John Paulson is one of the most famous and successful hedge-fund managers of all time. He shot to stardom in 2007 after The Wall Street Journal revealed his firm had scored a jaw-dropping $15 billion profit from making big bets against the housing market.
Although Paulson catapulted himself into the record books with what is referred to as the "greatest trade ever," his path to those riches was anything but smooth.
Before bagging his record trade, Paulson had been betting against housing for years, defying one of the biggest rallies of all time. Paulson's contrarian view had many a naysayer and even his own clients saying he had lost his mind as his fund continued to lose money on its bets against housing, buying into the growing narrative that the economy was in a new paradigm and that house prices rarely, if ever, went down.
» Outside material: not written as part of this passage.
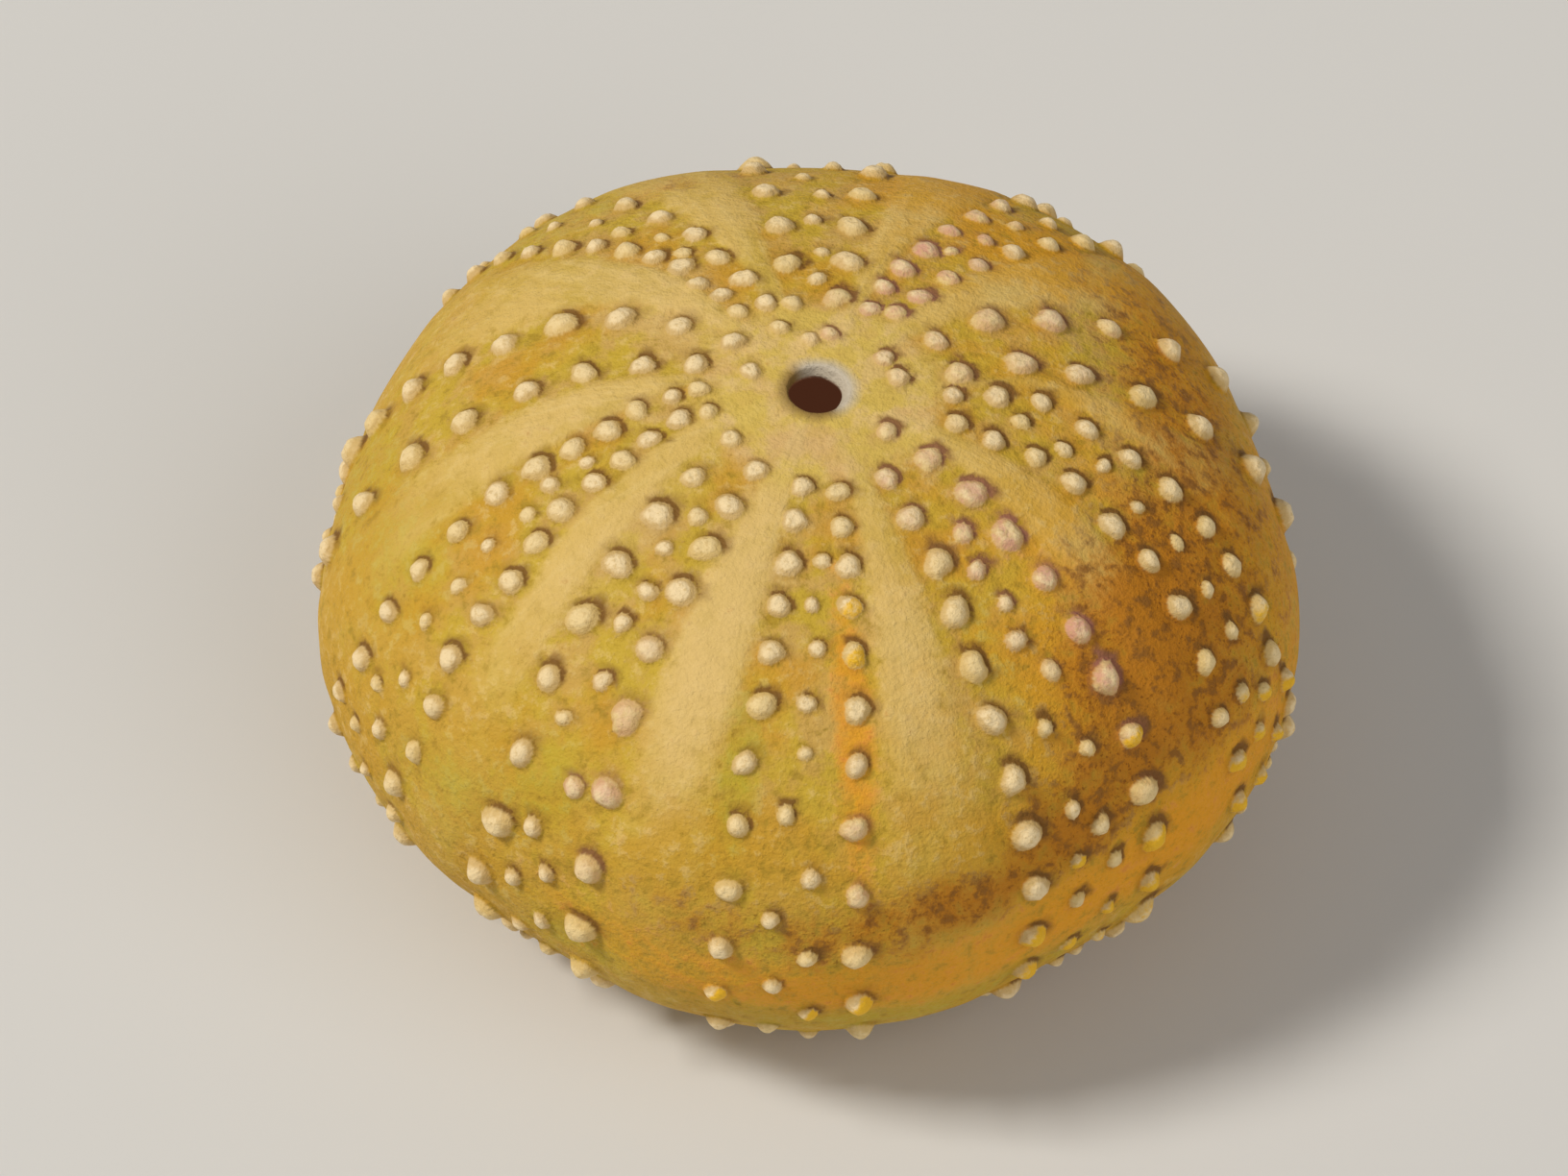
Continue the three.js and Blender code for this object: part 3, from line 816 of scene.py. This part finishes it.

Paulson's bet against housing flew in the face of popular opinion. If it hadn't, his trade wouldn't have been such a massive success, because huge gains are possible only when one stands willfully against the masses.
Five years later, Paulson is again embroiled in a controversial trade -- one that is unfolding just like his signature bet against housing.
Since the financial crisis, Paulson has been making huge bets on gold. But after gold's 13% drop in the first three weeks of April -- a drop that saw gold miner stocks fall even more -- the choir of skeptics is once again growing, claiming that Paulson has lost his touch.
I couldn't disagree more. The recent pullback in gold is totally normal, particularly for an asset that's jumped more than 500% in the past 12 years. In fact, it is the perfect platform for gold's next leg higher -- because the forces that first sent gold higher continue to accelerate.
The biggest factor that will continue to support gold's ascent is global currency devaluation, with central banks worldwide racing to devalue their currencies against one another to stimulate economic growth and the stock market.
Even the Federal Reserve acknowledges this dynamic, with Dallas Fed President Richard Fischer estimating that 30% of the S&P 500's gains in the past four years have been coming from central bank stimulation. The market is addicted to waves of fresh liquidity from the central banks, so even if these financial behemoths wanted to withdraw from the market, they can't.
With the central banks well aware of the coordinated devaluation of fiat currency, they are moving aggressively to protect their currency reserves from the bearish trend. And the way they are doing that is by swapping out their currency reserves for gold.
In 2012, central banks bought $500 billion in gold -- the most in 50 years. And despite gold's biggest drop in 30 years last week, central banks are still net buyers of the precious metal, most recently with central bankers in Sri Lanka and South Korea using the dip as a chance to buy.
Retail investors are also an important part of gold's bullish ascent in the past few years. Through financial innovation, it has never been easier for investors to own gold. Popular exchange-traded funds (ETFs) such as SPDR Gold Shares (NYSE: GLD) and PowerShares DB Gold Double Long ETN (NYSE: DGP) have seen billions in capital inflows in the past few years, enabling investors to avoid the costs of storing and securing gold bullion.
The last reason gold still has plenty of room to run higher is sentiment.
Bubbles never end with skepticism. They end when the bullish fever runs so high that investors don't think they can lose. That's how the housing and dot-com bubbles ended.
But despite gold's incredible run in the past 10 years, it is the one trade people still love to hate. When that changes, we will have finally seen the top of the gold market.
Risks to Consider: Gold has shown a propensity for extreme volatility in the past week. That makes gold a very high-risk investment that should represent a very small percentage of most people's portfolios.
Action to Take --> Despite gold's recent sell-off, the forces that have lifted the precious metal to more than a 500% gain in the past dozen years are still well in play. That makes gold's recent pullback an opportunity to buy when others are fearful.